The boycott is the strategy to further the struggle for restoration of democracy and judicial independence. Without the restoration of the judges who refused to take the oath under Provisional Constitutional Ordinance there can be no guarantee of free and fair general elections.
Fully half of the total candidates who filed to run in the general elections have now withdrawn their nomination papers. I, myself, was a candidate for the National Assembly from Toba Tek Singh, and I reacted positively to the call to boycott. In fact all 30 candidates from the LPP have so.
[In contrast, Benazir Bhutto, hoping to be elected a third time as prime minister, is calling on the United States and “world community” to “put its weight behind fair elections” in Pakistan. See her Opinion article “Why the world needs democracy in Pakistan,” Christian Science Monitor, December 10, 2007: 9 — ed.]

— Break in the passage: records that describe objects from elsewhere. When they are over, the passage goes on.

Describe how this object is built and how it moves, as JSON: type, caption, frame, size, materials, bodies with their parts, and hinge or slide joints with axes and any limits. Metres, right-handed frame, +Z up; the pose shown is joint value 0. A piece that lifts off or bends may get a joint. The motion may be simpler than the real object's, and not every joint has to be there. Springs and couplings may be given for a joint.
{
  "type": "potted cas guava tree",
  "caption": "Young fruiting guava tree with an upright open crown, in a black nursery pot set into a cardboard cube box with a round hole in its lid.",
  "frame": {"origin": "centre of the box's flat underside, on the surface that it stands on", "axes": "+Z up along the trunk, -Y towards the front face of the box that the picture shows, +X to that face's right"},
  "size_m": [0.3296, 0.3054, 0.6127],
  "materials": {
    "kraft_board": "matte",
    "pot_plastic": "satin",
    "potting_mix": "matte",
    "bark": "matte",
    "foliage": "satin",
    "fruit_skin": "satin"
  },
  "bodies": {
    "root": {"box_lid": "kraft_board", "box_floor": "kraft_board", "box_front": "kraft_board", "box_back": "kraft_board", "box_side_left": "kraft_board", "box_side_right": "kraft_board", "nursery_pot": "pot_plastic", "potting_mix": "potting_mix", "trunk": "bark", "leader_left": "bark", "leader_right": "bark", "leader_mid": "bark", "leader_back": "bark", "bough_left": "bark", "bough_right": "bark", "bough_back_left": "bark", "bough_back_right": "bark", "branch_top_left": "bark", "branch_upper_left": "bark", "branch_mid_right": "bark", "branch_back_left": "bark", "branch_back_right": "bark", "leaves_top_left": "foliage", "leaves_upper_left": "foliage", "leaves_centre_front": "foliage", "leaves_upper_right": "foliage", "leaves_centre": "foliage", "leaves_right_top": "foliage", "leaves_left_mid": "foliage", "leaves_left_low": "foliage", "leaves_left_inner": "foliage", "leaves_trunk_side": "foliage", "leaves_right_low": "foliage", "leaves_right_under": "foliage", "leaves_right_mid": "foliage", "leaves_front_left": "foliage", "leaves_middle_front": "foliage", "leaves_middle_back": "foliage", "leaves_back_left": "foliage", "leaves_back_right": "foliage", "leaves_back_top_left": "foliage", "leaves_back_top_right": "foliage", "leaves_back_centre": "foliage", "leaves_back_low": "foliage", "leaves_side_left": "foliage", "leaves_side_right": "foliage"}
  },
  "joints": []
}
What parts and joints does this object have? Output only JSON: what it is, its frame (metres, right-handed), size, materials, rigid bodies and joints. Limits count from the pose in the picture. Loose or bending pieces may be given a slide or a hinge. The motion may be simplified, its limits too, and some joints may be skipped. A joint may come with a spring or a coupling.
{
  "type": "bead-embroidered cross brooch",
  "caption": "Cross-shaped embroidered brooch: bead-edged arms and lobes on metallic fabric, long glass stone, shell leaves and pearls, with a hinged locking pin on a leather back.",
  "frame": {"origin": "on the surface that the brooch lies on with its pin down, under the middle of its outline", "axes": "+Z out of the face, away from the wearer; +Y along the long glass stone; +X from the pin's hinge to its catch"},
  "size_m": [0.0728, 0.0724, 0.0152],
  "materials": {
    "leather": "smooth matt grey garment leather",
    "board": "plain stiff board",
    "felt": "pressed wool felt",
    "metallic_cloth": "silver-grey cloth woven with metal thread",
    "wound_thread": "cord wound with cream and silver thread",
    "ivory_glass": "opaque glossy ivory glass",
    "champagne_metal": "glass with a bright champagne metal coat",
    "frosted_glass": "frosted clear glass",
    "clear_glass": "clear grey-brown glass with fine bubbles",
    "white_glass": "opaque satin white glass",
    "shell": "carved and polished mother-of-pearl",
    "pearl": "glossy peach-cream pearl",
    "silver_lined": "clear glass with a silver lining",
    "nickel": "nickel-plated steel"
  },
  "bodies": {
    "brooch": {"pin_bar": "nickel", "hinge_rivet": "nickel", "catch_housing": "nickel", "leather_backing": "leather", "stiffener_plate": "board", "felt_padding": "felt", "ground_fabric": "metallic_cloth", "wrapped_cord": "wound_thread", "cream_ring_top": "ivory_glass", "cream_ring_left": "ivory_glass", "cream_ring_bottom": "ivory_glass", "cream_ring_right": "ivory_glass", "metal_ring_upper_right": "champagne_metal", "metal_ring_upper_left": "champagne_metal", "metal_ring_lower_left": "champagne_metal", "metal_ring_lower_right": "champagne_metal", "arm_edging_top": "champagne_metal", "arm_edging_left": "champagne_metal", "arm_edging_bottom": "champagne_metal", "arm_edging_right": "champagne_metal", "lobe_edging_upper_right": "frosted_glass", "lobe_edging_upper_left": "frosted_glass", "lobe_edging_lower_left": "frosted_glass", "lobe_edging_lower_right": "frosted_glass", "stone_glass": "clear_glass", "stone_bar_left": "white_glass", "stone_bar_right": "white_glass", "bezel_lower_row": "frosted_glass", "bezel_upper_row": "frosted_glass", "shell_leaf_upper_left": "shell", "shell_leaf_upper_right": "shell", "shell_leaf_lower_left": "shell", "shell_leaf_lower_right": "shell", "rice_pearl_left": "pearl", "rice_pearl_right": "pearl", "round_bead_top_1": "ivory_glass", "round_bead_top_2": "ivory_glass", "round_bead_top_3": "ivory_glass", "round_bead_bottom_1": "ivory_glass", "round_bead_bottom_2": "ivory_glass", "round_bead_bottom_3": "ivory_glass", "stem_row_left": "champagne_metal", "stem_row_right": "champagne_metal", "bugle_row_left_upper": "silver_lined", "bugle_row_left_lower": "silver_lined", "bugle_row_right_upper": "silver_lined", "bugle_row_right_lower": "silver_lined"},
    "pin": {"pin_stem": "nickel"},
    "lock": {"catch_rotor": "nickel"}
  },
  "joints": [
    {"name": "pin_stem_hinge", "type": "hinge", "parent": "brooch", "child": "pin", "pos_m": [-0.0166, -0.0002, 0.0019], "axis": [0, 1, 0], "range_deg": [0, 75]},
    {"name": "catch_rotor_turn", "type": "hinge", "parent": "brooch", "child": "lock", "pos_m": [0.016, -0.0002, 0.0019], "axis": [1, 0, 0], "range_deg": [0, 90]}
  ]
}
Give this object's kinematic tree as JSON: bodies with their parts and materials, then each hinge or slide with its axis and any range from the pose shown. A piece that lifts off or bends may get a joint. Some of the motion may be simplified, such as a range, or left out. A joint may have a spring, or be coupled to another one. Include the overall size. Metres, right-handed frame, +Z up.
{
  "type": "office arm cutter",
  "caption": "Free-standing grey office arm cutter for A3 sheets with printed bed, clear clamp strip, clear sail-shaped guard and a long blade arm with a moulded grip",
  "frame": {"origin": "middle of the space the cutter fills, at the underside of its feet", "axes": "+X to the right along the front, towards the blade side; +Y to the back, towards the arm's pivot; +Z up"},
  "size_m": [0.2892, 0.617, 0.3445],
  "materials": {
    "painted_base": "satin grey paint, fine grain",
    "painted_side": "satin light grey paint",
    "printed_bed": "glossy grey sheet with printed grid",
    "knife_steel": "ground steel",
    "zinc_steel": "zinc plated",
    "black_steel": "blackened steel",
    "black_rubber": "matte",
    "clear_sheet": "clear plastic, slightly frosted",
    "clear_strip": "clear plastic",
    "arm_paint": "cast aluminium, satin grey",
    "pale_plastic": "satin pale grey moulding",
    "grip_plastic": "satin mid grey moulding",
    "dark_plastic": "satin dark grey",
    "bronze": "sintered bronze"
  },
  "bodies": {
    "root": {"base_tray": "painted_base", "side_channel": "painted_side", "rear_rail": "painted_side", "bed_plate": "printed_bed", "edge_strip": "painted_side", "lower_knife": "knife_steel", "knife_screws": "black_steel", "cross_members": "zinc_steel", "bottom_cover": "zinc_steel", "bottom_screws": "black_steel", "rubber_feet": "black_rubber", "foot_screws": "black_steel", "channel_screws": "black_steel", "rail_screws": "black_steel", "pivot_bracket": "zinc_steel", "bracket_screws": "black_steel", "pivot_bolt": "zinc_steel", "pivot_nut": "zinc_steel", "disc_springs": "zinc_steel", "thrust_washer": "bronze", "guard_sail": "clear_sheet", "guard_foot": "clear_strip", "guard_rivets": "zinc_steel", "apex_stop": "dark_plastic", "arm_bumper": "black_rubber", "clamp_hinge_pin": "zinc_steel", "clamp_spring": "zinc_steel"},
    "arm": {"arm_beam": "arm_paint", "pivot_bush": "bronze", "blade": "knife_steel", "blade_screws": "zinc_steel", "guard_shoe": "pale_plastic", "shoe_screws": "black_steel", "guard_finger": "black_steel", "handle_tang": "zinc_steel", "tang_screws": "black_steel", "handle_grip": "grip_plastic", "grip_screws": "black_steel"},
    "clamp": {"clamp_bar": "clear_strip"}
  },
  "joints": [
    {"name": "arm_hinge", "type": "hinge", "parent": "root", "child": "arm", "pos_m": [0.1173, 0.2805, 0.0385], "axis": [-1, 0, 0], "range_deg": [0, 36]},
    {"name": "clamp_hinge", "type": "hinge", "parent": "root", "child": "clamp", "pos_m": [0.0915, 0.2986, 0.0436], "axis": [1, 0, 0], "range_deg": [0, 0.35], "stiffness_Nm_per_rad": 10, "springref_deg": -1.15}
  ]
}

General Musharraf has enriched the military officer cast with billions of rupees. He sees it as protection and for the time being feels safe as civilian president. But once the mass movement spreads to all parts of the country, there will be splits and divisions among the military officer caste as well. That will be the time when Musharraf confronts difficulties as a civilian president.
Participating in these elections would legitimize the Musharaf dictatorship and all its repressive measures. The only way to get rid of dictatorship has been to launch a mass movement alongside with the present struggle of the militant lawyer’s community.
The LPP therefore decided to boycott the elections and join the All Parties Democratic Movement. The APDM had called for a mass movement against the dictatorship, including the boycott.
Meanwhile the so-called liberal and progressive parties like the Pakistan Peoples Party initially stabbed the movement by entering into negotiations with the military dictatorship. After an initial detour, the PPP leadership at present is trying its best to go along with the military dictatorship. It has abandoned all its promises for the restoration of the judges, and all the farcical actions of the Musharraf regime are hailed as a “step towards democracy.”
The APDM alliance is no longer the right-wing alliance dominated by the religiously fundamentalists that it was when it formed in July 2007. The new APDM of December 10th is, in its essence, a broad-based bourgeois alliance, a combination of radical nationalist, democratic, socialist and religious parties.
The APDM’s program today is a bourgeois democratic one opposed to military dictatorship. The balance of power has shifted toward the radical parties. Today there is no other politically broad-based platform of opposition to the regime.